今回の改修は、民間事業者の創意工夫を活かした事業で得た収益の一部を公園の管理費用に活かしていく手法で行うことになるため、こうした新たな建物の設置も認めていかざるを得ません‥‥という事情はあります。個人的には、建物としてのグリーンライブセンターをうまく取り込みながら、全体計画を練り上げることができれば、わざわざ新しい建物をつくらずともできる計画になったかもしれない…とも思っていますが。でも、今のグリーンライブセンターの運営手法を含め、既存の取組みを総括したり、整理することが必要であって、調整も含めて、ハードルが高かったんだろうと察するばかり。そこをやりきれなかった、やりきるための時間が不足していたんだろうなと捉えていて、そこに対する想いは様々あるものの、現時点での到達点を理解せざるを得ないと考えてます。

もちろん、将来にわたってどうすることが必要であるか、求められるのか…常に、次善の策というのか、最善でなくとも最良の選択をしてきたとは思っているのですが、しかし、今でも私は多摩中央公園内に新しい建物をつくってしまっていいのだろうか…ここについては、自問自答しています。もちろん、すでに議会としても全会一致でこの取り組みを後押ししていきましょう…と決まったことですし、私も賛成をした限りにおいては、そこを前提にこれからを考えていくべきなのですが。

 

それにしても、今日の説明会は、事業者説明内容を通して、ワクワクできるような気分になれなかった。逆に、説明を聞けば聞くほどに、どよーんとなるというか。もちろん、参加された市民の方からは、かなり厳しい意見も出され、それへの回答も不十分だったところもありますが、そのことが原因ではなく、なんか…キラキラ感が無さすぎた。説明会を通して、「リニューアルが楽しみ!」につながる何かが欠けていたというか。雨が降っていたし、寒かったからなのか、説明会が「陽」ではなくて、「陰」だった…市民と意見交換をして「いいものをつくろう」というような前向きな気持ちを放つような場にはなっていなかったというか。他市など、私が公園改修などに関わっている民間事業者の方々と話すと、もっともっと「陽」なんだけどなあ…。

 

あと、もう一つ。市民の方々の意見を聴いていて思ったこと。それはやっぱり、問われているのは「多摩市」が公園とどう向き合っていくのか、どんな姿勢を持ち、公園づくりをしようとしているのか…って根本的な考え方、方針なんだろうなと。その柱がしっかりしていないことを市民の方からズバリ指摘されていて、そこは行政の責任だけでなく、議会も共にその責任を負っているなと感じました。
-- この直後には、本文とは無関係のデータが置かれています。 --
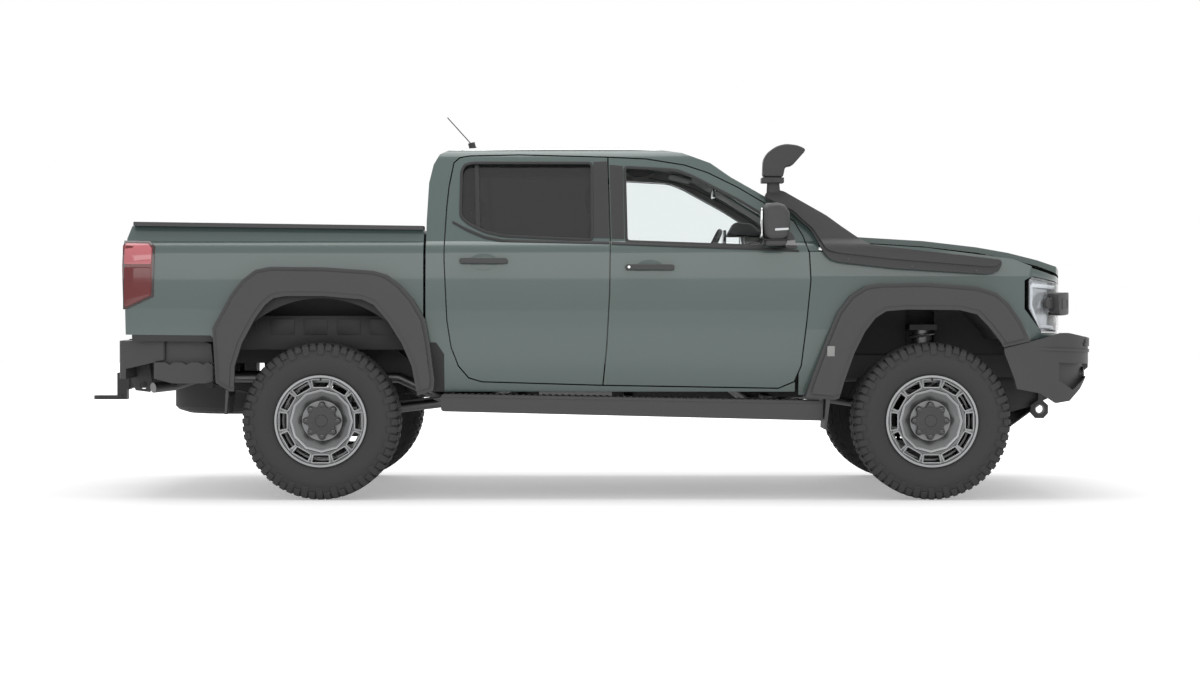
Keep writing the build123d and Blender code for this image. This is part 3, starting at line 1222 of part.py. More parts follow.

やっぱり議会の中でどれだけ議論してきたのか?も同時に問われることだなと思った次第です。

 

いずれにせよ、多摩中央公園がこれからの時代にも「多摩中央公園」として、いい公園であってほしいし、良い場所にしていきたい。この一点をみんなでめざしていく…このやり方がうまくいけば、たぶん「先」が開ける気がするんです。めざすところを市民と議論し続けることが大切なんだろうと感じつつ、帰路につきました。ホント、今日はこんなに雨が降る天気予報だったか…と思いながら。

しかし、パルテノン多摩ももっともっと活用されてほしいものです。電気だけが煌々としていて…本当にシーンとしている。「これでいいのか?!」って心底…がっかり感満載。